Haggling the Way to Virtue
Discomfort is avoided like the plague in our country but is actually a blessing. It visits us whenever patterns are broken or norms get uprooted, makes us squirm but also forces us to reassess. It can bring the invisible into plain view. It can take us to the place where insight happens to reside, where wisdom usually hangs out.
Many if not most Americans find haggling over the price of goods or services uncomfortable. We like price tags. Tell us what it costs, let us decide whether we want to take it or leave it. Much of the rest of the world is into bargaining. In a country like Tanzania, and everywhere else I’ve been on the African continent, dickering is a marketplace ritual, a national pastime.
Here, we barely tolerate offers and counteroffers for big purchases like vehicles and houses, finding these rare negotiations acutely stressful. In Tanzania, the price of everything from a piece of fruit to the smallest carved ornament is negotiable. There, people revel in the process, find joy in it, seem to regard it as instrumental to social bonding.
A few small purchases during my recent visit brought me to that place where insight resides. Our culture is highly transactional, theirs is just as highly relational. A preordained price might have lowered my stress level but for them would have drained our interaction of its most valued purpose, the relationship building.
Then the invisible came into plain view. In Tanzania, as in Mali where I lived for two years, negotiated purchase prices are clearly based on ability to pay. Those with more are expected to pay more. When I say expected, I do not mean it’s recommended or strongly advised. I mean there’s an agreed-upon social obligation for those who can afford to pay more to do so.
Tanzania has a free market economy. It’s not the government that engineers this redistribution of income, the ethic of sharing the wealth is a natural byproduct of the culture. When my travel party shared a meal with a Tanzanian man, I asked him if tipping is customary. His initial answer was squishy, leaving me uncertain whether it was standard practice or not. I tried reframing my question, asking if there’s a percentage of the bill that is an acceptable tip. He looked at me like I was from Mars.
“You can leave a tip if you want, it’s your choice,” he said.
“How much?” I asked. A look of utter bewilderment again crossed his face. “What is a good amount?” I added in hopes of clarifying my query.
“As much as you can,” he answered matter-of-factly.
I told him there are parameters for tipping in our country—at least 15% to 20% of the bill, a little more if the service is especially good—that most everyone follows. He was dumbstruck. Seeing him struggle to wrap his head around this alien concept, I was prepared to drop the subject.
After quite a pause, he spoke up.
“You mean everyone gives the same amount no matter how much you have?”

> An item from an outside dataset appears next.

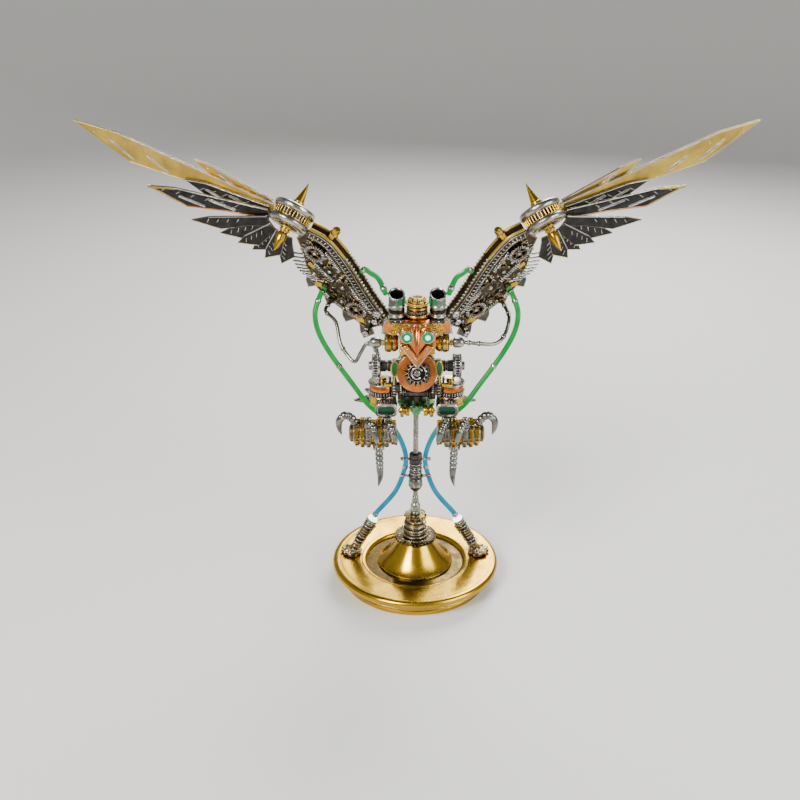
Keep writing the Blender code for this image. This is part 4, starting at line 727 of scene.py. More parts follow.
# ---- the head
# The head is a copper casting with a sloping forehead, a ridge down to the beak and two eye sockets. A dark brim,
# side panels and brass cogs are riveted to it, and a V-shaped plate makes the beak.
HEAD_HEIGHT = 18.2
EYE_RISE = 11.6
EAR_RISE = 2.7
head_low = 48.3
head_top = head_low + HEAD_HEIGHT
eye_level = head_low + EYE_RISE
box(work, body(-10, -26.7, head_low), body(10, -6, head_top), 0.9, round_off=1)
for side in (-1, 1):
    eye = body(side * 5.7, -26.7, eye_level)
    turned(work, [(0, -3), (4.5, -3), (4.5, 1.4), (4.2, 2), (3.5, 2), (3.3, 1.2), (0, 1.2)],
           aimed(eye, (0, -1, 0)), 40)
brow = smooth_route([body(0, -25.7, head_top - 1.5), body(0, -29.3, eye_level + 1),
                     body(0, -31.7, eye_level - 5), body(0, -31.1, head_low + 1.5)], 0.7)
swept(work, brow, 1.8, 14, [1 - 0.6 * (i / (len(brow) - 1)) ** 2 for i in range(len(brow))])
plate(work, [[(-7.6, 5.6), (7.6, 5.6), (4.2, -3.2), (-4.2, -3.2)]], 0, 0.9,
      aimed(body(0, -26.5, eye_level + 0.8), (0, -1, 0.16)))
fitted("head_casting", work, COPPER, ("head",))
box(work, body(-15.4, -20, head_top - 2), body(15.4, -8, head_top), round_off=0.5)
for side in (-1, 1):
    plate(work, [[(side * 9, 8.5), (side * 20, 8.5), (side * 18.5, 16.7), (side * 9, 17.7)]], -0.75, 0.5,
          aimed(body(0, -15, head_low), (0, -1, 0)))
fitted("head_brim", work, GUNMETAL)
trim = bmesh.new()
for side in (-1, 1):
    lie = aimed(body(0, -15, head_low), (0, -1, 0))
    panel = [(side * 9.5, 9.2), (side * 19.2, 9.2), (side * 17.9, 16.2), (side * 9.5, 17)]
    plate(work, [panel], 0.45, 0.95, lie)
    for a, b in zip(panel, panel[1:]):
        bar(trim, lie @ Vector((*a, 0.9)), lie @ Vector((*b, 0.9)), 0.34, 8)
fitted("head_side_panels", work, COPPER)
fitted("head_side_trim", trim, SILVER_STEEL)
for side in (-1, 1):
    for x, level, radius in ((12.4, 13.4, 2.6), (12.9, 9.4, 1.7), (10.4, 16.4, 2.2)):
        spot = aimed(body(side * x, -16.1, head_low + level), (0, -1, 0))
        plate(work, [cog_edge(radius, 0.5, 12), round_edge(radius * 0.35, 12)], 0, 0.9, spot)
        turned(work, [(0, 0.5), (radius * 0.3, 0.5), (radius * 0.25, 1.3), (0, 1.4)], spot, 12)
    spot = aimed(body(side * 8.6, -27, head_low + 16.2), (0, -1, 0.2))
    plate(work, [cog_edge(2.4, 0.5, 12), round_edge(0.9, 12)], -0.2, 0.6, spot)
    plate(work, [[(side * 4.4, 1), (side * 10.2, 2), (side * 10.2, 3.2), (side * 4.2, 2.4)]], 0, 1.2,
          aimed(body(0, -26.7, eye_level + 3.2), (0, -1, 0.12)))
    plate(work, [[(side * 5.8, -5.2), (side * 9.8, -4.2), (side * 9.8, -11), (side * 3.4, -11)]], 0, 0.8,
          aimed(body(0, -26.7, eye_level), (0, -1, 0)))
fitted("head_cogs", work, POLISHED_BRASS)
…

I nodded, and could quickly tell he thought it bizarre.
“Here, you don’t leave any tip if you do not have much, but if you have a lot to give, you give a lot, as much as you are able.”
Such is the rule in this place where hospitality is freely offered, generosity is constrained only by means, and sharing is a duty. There’s always been ambivalence and uneasiness with these habits in American culture, but now more than ever the prevailing mood in our society has us acting like hospitality, generosity and sharing are social ills. They are not. They are among the greatest virtues.